Title : Atypical retinoid ST1926 nanoparticle formulation development and therapeutic potential in colorectal cancer
Cancer represents a major public health and economic burden, being the second leading cause of death worldwide. Despite recent advances in cancer therapy, anti-cancer drug development remains a challenging field due to several hurdles faced along the process. The use of nanotechnology provides effective drug delivery, enhanced stability, bioavailability, and permeability thereby minimizing drug dosage and toxicity. Nanoparticle (NP) formulations in drug delivery have been applied successfully in various cancer models and in the clinic.
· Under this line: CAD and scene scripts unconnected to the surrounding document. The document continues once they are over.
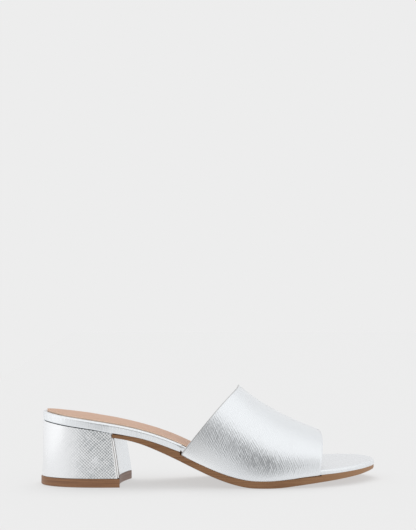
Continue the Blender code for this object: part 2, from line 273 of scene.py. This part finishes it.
heelLook = {
    **silverLook,
    "plainColour": (0.928, 0.938, 0.954),
    "ridgeColour": (0.985, 0.995, 1.0),
    "valleyColour": (0.560, 0.590, 0.605),
    "angles": (45.0, -44.0),
    "apart": 51.0,
    "lines": {"spacing": 1.55, "thin": 1.8, "length": 8.0, "wobble": 0.5, "rare": 0.22},
    "firstDepth": 0.7,
    "smoothBelow": (-18.0, 16.0),  # no lines on the back
    "roughness": 0.17,
    "bumpDepth": 0.00010,
    "rimToneAndHighlight": 0.97,  # painted highlight: bright where the cover is folded
    "rimWidth": (0.7, 1.3),
}
randLook = {
    **silverLook,
    "plainColour": (0.873, 0.899, 0.923),
    "lines": {**silverLook["lines"], "spacing": 1.2, "length": 4.0},
    "roughness": 0.22,
    "bumpDepth": 0.00003,
}
# the footbed's top, painted a little darker than the rand's side as shade
toeLook = {
    **silverLook,
    "plainColour": (0.850, 0.865, 0.888),
    "ridgeColour": (0.850, 0.865, 0.888),
    "valleyColour": (0.845, 0.860, 0.883),
    "roughness": 0.26,
    "bumpDepth": 0.00001,
    "paintedShadowSpan": (76.0, 83.0),  # painted shadow of the strap, darker beside it
    "paintedShadowColour": (0.73, 0.74, 0.76),
}
metalShare = {"Metallic": 0.96, "Specular IOR Level": 0.5}
strapLeather = newMaterial("strapLeather", metalShare, silverPaint(strapLook, surfacePlace))
heelLeather = newMaterial("heelLeather", metalShare, silverPaint(heelLook, surfacePlace))
breastLeather = newMaterial("breastLeather", metalShare, silverPaint(silverLook, breastPlace))
randLeather = newMaterial("randLeather", metalShare, silverPaint(randLook, objectPlace))
toeLeather = newMaterial("toeLeather", metalShare, silverPaint(toeLook, objectPlace))

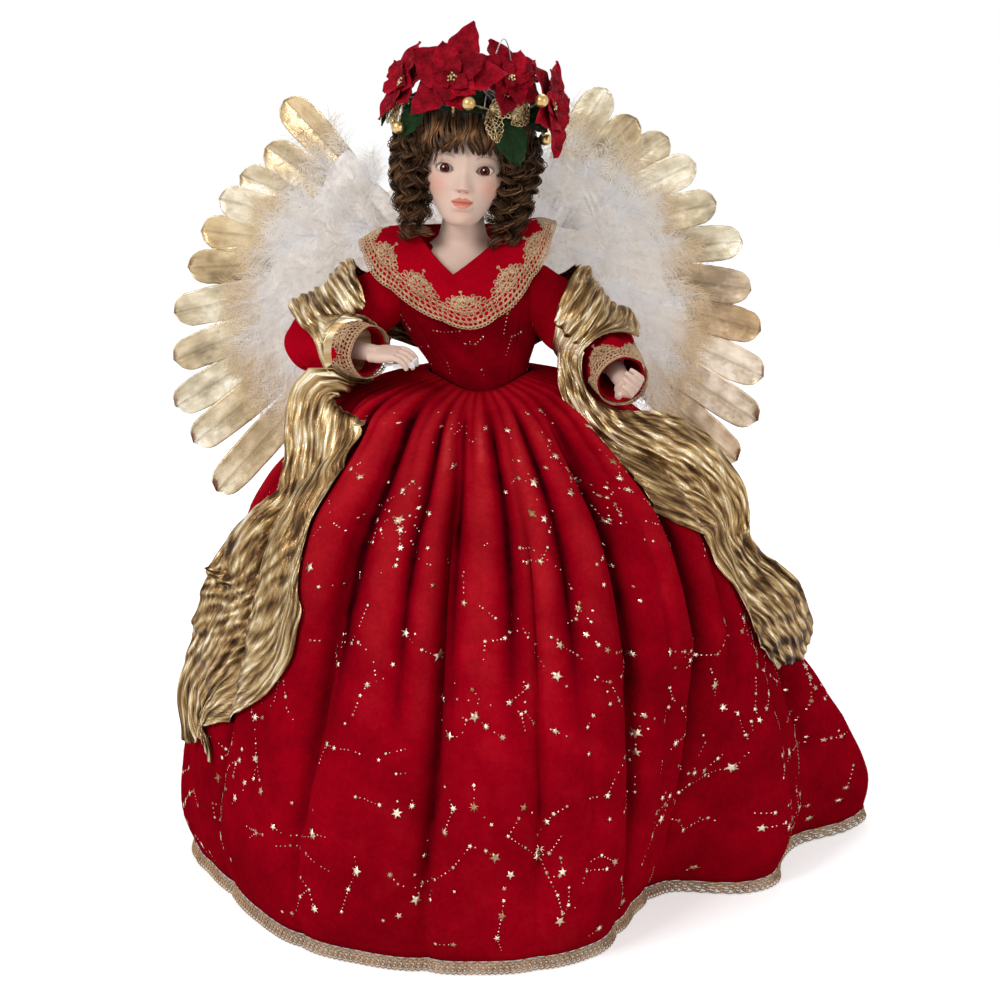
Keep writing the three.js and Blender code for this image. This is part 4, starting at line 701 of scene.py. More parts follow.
def makeSkirt():
    columns, rows = skirt["columns"], skirt["rows"]
    azimuth = turnsRound(columns)
    rise = 1 - (1 - np.arange(rows + 1)[:, None] / rows) ** 1.3
    height = mix(skirt["hemHeight"], seamHeight(azimuth), rise)
    points = skirtPoint(azimuth, height, 0)
    share = height / seamHeight(azimuth)
    folds, gathers = skirtRelief(share, azimuth)
    tucks = smoothstep(share, 0.8, 0.95) * (puckers(azimuth, skirt["tucks"], 5) - 0.55)
    # painted light in the paint: shade in the fold valleys and gather creases, highlights on the gathers' crests
    # and the tucks, the sides painted darker where they turn from the light, and a little random tone
    lit = (0.5 - 0.34 * np.clip(folds - 0.35, 0, 1) + np.where(gathers > 0, 0.75, 1.3) * gathers
           + 0.3 * tucks + 0.05 * wander(9, azimuth / fullTurn + 0.4 * share, 6, 20)
           - 0.1 * smoothstep(np.abs(np.sin(azimuth)), 0.2, 0.95))
    return makePiece("skirt_cloth", (points, gridFaces(columns, rows, True)), "printedVelvet", "printed_velvet",
                     "skirt", paint=grey(np.clip(lit, 0.02, 0.95)), thickness=skirt["thickness"])


# Print: stars strung on lines of dots, laid out by chance over the skirt and the bodice

starPrint = {"seed": 41, "chains": 330, "lift": 0.34, "thickness": 0.12, "biggest": 3.4, "dot": 0.42,
             "dotPitch": 2.3, "stride": (6, 15),
             "clothWidth": 1080.0, "hemMargin": 8, "waistMargin": 16, "chestChains": 20, "chestSize": 0.5,
             "chestCloth": (250, 74), "chestRadius": 40}


def starOutline(points, size, waist, turn):
    angle = turn + fullTurn * np.arange(2 * points) / (2 * points)
    reach = np.where(np.arange(2 * points) % 2 == 0, size, size * waist)
    return np.stack([reach * np.sin(angle), reach * np.cos(angle)], -1)


def layStars(rolls, chains, width, height, biggest):  # flat outlines with their centres
    shapes = []
    for number in range(chains):  # spread evenly by multiples of the plastic number
        place = np.array([number * 0.7548 % 1.0 * width, number * 0.5698 % 1.0 * height])
        heading = rolls.uniform(0, fullTurn)
        for _ in range(rolls.integers(3, 9)):
            size = biggest * rolls.choice([1, 0.8, 0.62, 0.46, 0.38, 0.3], p=[.06, .1, .2, .24, .2, .2])
            points = rolls.choice([5, 5, 5, 6, 8])
            waist = {5: 0.42, 6: 0.4, 8: 0.3}[int(points)]
            shapes.append((place.copy(), starOutline(points, size, waist, rolls.uniform(0, 1))))
            if rolls.uniform() < 0.12:  # a small companion
                beside = place + rolls.normal(0, 1, 2) * 3 + size * 1.4
                shapes.append((beside, starOutline(5, biggest * 0.26, 0.42, rolls.uniform(0, 1))))
            heading += rolls.normal(0, 0.7)
            stride = rolls.uniform(*starPrint["stride"])
            ahead = place + stride * np.array([math.cos(heading), math.sin(heading)])
            if rolls.uniform() < 0.75:
                count = max(2, int(stride / starPrint["dotPitch"]))
                for stop in range(1, count):
                    spot = mix(place, ahead, stop / count)
                    size = starPrint["dot"] * rolls.uniform(0.7, 1.15)
                    shapes.append((spot, starOutline(3, size, 1.0, 0)))
            place = ahead
    return shapes


def foilOn(surface, shapes, keep, rolls):  # outlines laid on surface(across, up), as thin closed foil
    points, fans, tints, below = [], [], [], 0
    bright, dull = linear(248, 236, 212), linear(150, 106, 64)
    for centre, outline in shapes:
        shade = mix(bright, dull, rolls.uniform(0, 1) ** 1.5)
        if not keep(centre):
            continue
        flat = np.vstack([[0, 0], outline]) + centre
        top = surface(flat[:, 0], flat[:, 1], starPrint["lift"])
        foot = surface(flat[:, 0], flat[:, 1], starPrint["lift"] - starPrint["thickness"])
        count = len(outline)
        points += [top, foot]
        tints.append(np.tile(shade, (2 * count + 2, 1)))
        ring = np.arange(count)
        beside = (ring + 1) % count
        middle = np.zeros(count, int)
        fans.append(np.stack([middle, beside + 1, ring + 1], -1) + below)
        under = below + count + 1
        fans.append(np.stack([middle, ring + 1, beside + 1], -1) + under)
        fans.append(np.stack([ring + 1 + below, beside + 1 + below, beside + 1 + under], -1))
        fans.append(np.stack([ring + 1 + below, beside + 1 + under, ring + 1 + under], -1))
        below += 2 * (count + 1)
    return np.concatenate(points), [np.concatenate(fans)], np.concatenate(tints)


def makeStarPrint():
    rolls = dice(starPrint["seed"])
    rise = np.linspace(skirt["hemHeight"], doll["waist"] - 6, 300)
    reach = follow(bellRows, rise / doll["waist"]) * skirt["hemRadius"]
    walked = np.concatenate([[0], np.cumsum(np.hypot(np.diff(rise), np.diff(reach)))])
    length = walked[-1]

    def surface(across, up, lift):  # the flat cloth's place, gathered in towards the waist
        height = np.interp(up, walked, rise)
        centre = across.mean()
        radius = follow(bellRows, height / doll["waist"]) * skirt["hemRadius"]
        azimuth = fullTurn * centre / starPrint["clothWidth"] + (across - centre) / np.maximum(radius, 60)
        return skirtPoint(azimuth, height, lift)

    shapes = layStars(rolls, starPrint["chains"], starPrint["clothWidth"], length, starPrint["biggest"])
    thin = dice(starPrint["seed"] + 1)  # fewer show near the waist, where the cloth is gathered

    def onSkirt(place):
        chance = thin.uniform()
        printed = starPrint["hemMargin"] < place[1] < length - starPrint["waistMargin"]
        return printed and chance < mix(1.0, 0.3, place[1] / length)

    foil = foilOn(surface, shapes, onSkirt, rolls)

    def chest(across, up, lift):
        return bodyPoint(across / starPrint["chestRadius"], doll["waist"] + up, lift)

    def onBodice(place):
        return -70 < place[0] < 70 and 0 < place[1] < 44 or 70 < abs(place[0]) < 125 and 6 < place[1] < 70

    chestShapes = layStars(rolls, starPrint["chestChains"], *starPrint["chestCloth"],
                           starPrint["biggest"] * starPrint["chestSize"])
    middle = np.array([starPrint["chestCloth"][0] / 2, 6])
    shapes = [(centre - middle, outline) for centre, outline in chestShapes]
    onChest = foilOn(chest, shapes, onBodice, rolls)
    return makePiece("star_print", merge([foil[:2], onChest[:2]]), "foil", "printed_velvet",
                     paint=np.concatenate([foil[2], onChest[2]]))


bodice = {"columns": 200, "rows": 70, "thickness": 1.1, "seamTurns": (37, 55), "flat": (0.27, 0.085)}


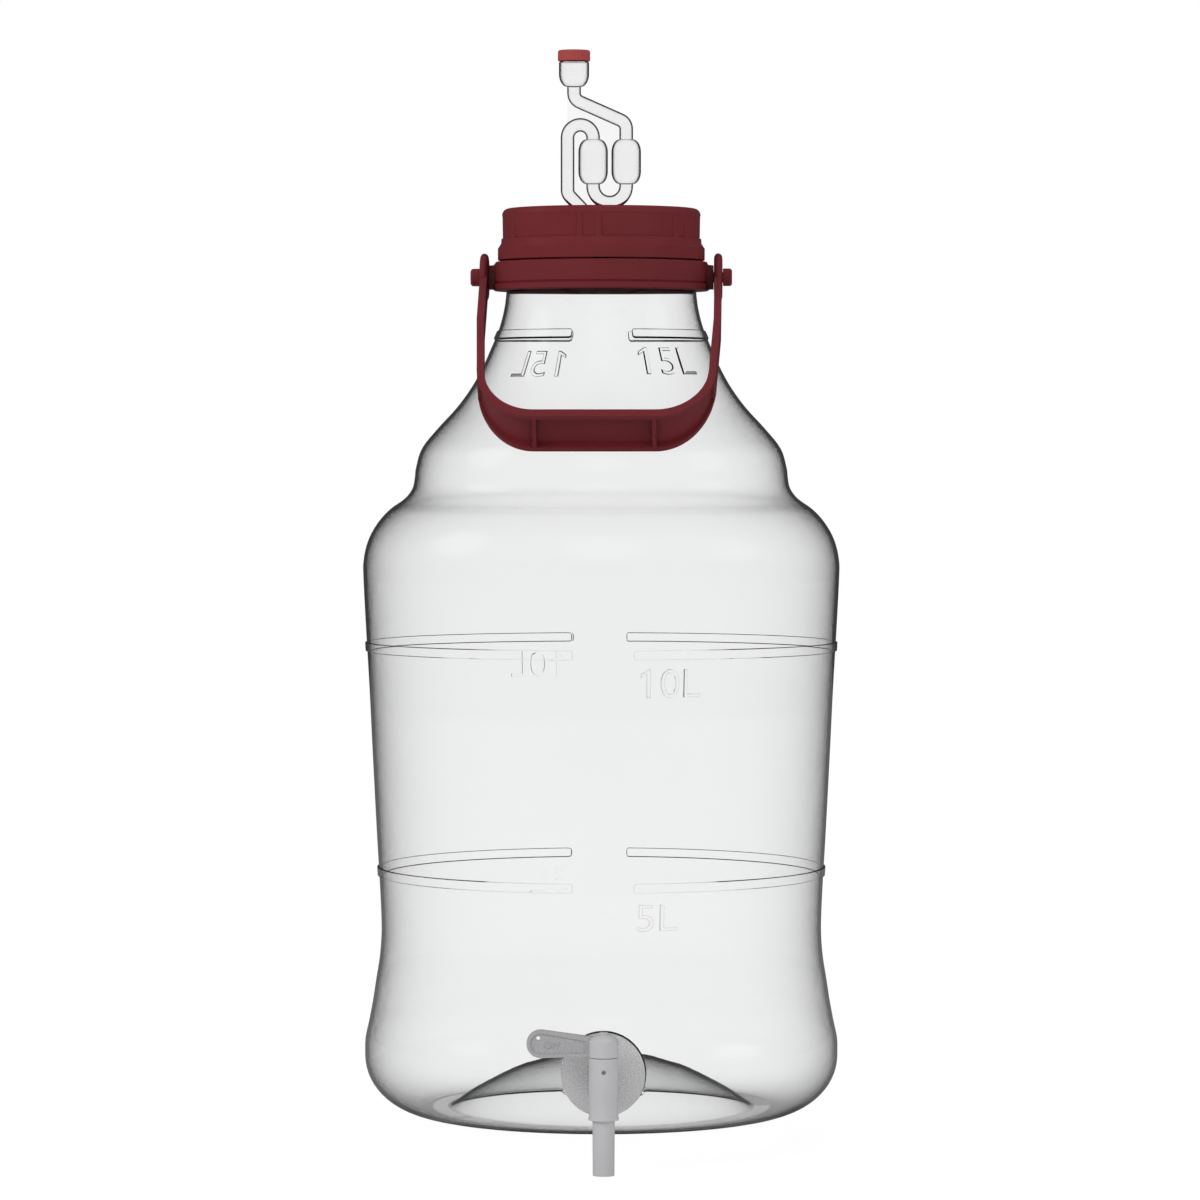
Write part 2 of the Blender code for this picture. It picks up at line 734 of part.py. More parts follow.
def build_lid():
    skirt_r = LID_OUTER_R + LID_SKIRT_OUT
    top_r = LID_OUTER_R - LID_DRAFT
    flare_z = LID_BOTTOM_Z + LID_SKIRT_H
    straight_z = flare_z + LID_FLARE_H
    ridge_z = RIM_Z - THREAD_TOP - THREAD_H - (THREAD_PITCH - THREAD_H) / 2
    floor_low_z = WELL_FLOOR_Z - WELL_FLOOR_T
    edge = arc((top_r - LID_EDGE_R, LID_TOP_Z - LID_EDGE_R), (LID_EDGE_R, LID_EDGE_R), 90, 0, 4)
    outline = [(WELL_R, LID_TOP_Z)] + edge + [
        (LID_OUTER_R, straight_z), (skirt_r, flare_z), (skirt_r, LID_BOTTOM_Z),
        (skirt_r - LID_WALL, LID_BOTTOM_Z), (skirt_r - LID_WALL, flare_z),
        (LID_INNER_R, straight_z), (LID_INNER_R, ridge_z - LID_THREAD_H / 2),
        (LID_INNER_R - LID_THREAD_PROUD, ridge_z), (LID_INNER_R, ridge_z + LID_THREAD_H / 2),
        (LID_INNER_R, LID_CEILING_Z), (WELL_R + WELL_WALL, LID_CEILING_Z),
        (WELL_R + WELL_WALL, floor_low_z), (GROMMET_HOLE_R, floor_low_z),
        (GROMMET_HOLE_R, WELL_FLOOR_Z), (WELL_R, WELL_FLOOR_Z),
    ]
    lid = turned("lid", outline, closed=True)

    # Recess the side between the grip ribs
    panel_high = LID_TOP_Z - PANEL_DROP
    panel_low = panel_high - PANEL_H
    out_r = LID_OUTER_R + OVERRUN
    panel_r = top_r - PANEL_DEPTH
    panel_low_r = LID_OUTER_R - PANEL_DEPTH - LID_DRAFT / 4
    ring = [(out_r, panel_high), (out_r, panel_low), (panel_low_r, panel_low), (panel_r, panel_high)]
    panels = turned("lid_panels", ring, closed=True)
    ribs = []
    for group in range(LID_RIB_GROUPS):
        for side in (-1, 1):
            turn = LID_RIB_TURN + side * LID_RIB_HALF_PITCH + group * 2 * pi / LID_RIB_GROUPS
            middle = Matrix.Translation((0, -LID_OUTER_R, (panel_high + panel_low) / 2))
            size = (LID_RIB_W, 4 * OVERRUN, PANEL_H + 2 * OVERRUN)
            ribs.append((size, Matrix.Rotation(turn, 4, "Z") @ middle))
    cut(panels, blocks("lid_ribs", ribs))
    cut(lid, panels)
    return finish(lid, DARK_RED)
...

We have previously shown that the adamantyl retinoid ST1926 displays potent anti-tumor and apoptotic activities in colorectal cancer in vitro and in vivo models. However, ST1926 is limited by its low bioavailability and increased glucuroconjugation which resulted in it being halted in phase I clinical trials in cancer patients. Therefore, we developed ST1926-NPs and assessed their efficacy in colorectal cancer models. ST1926-NPs were produced using Flash NanoPrecipitation with the amphiphilic diblock copolymer polystyrene-b-ethylene oxide and cholesterol as a co-stabilizer. ST1926 was formulated into NPs with a drug to polymer mass ratio of 1:2 providing a stable formulation for one week. Dynamic light scattering has shown that the contin ST1926-NP diameter was 100 nm, with a polydispersity index of 0.245. Using the MTT cell viability assay, ST1926-NP exhibited potent anti-growth activities as the naked ST1926 in the human colorectal cancer HCT116 cells, at low micromolar concentrations. Future studies will be performed to study the anti-tumor activities and mechanism of action of ST1926-NPs in a colorectal cancer xenograft mouse model and to detect the compound and its glucuroconjugated form in the plasma of mice. Our research will support the use of ST1926-NP formulations in enhancing the stability and bioavailability of ST1926 in colorectal cancer and its further development in the clinic.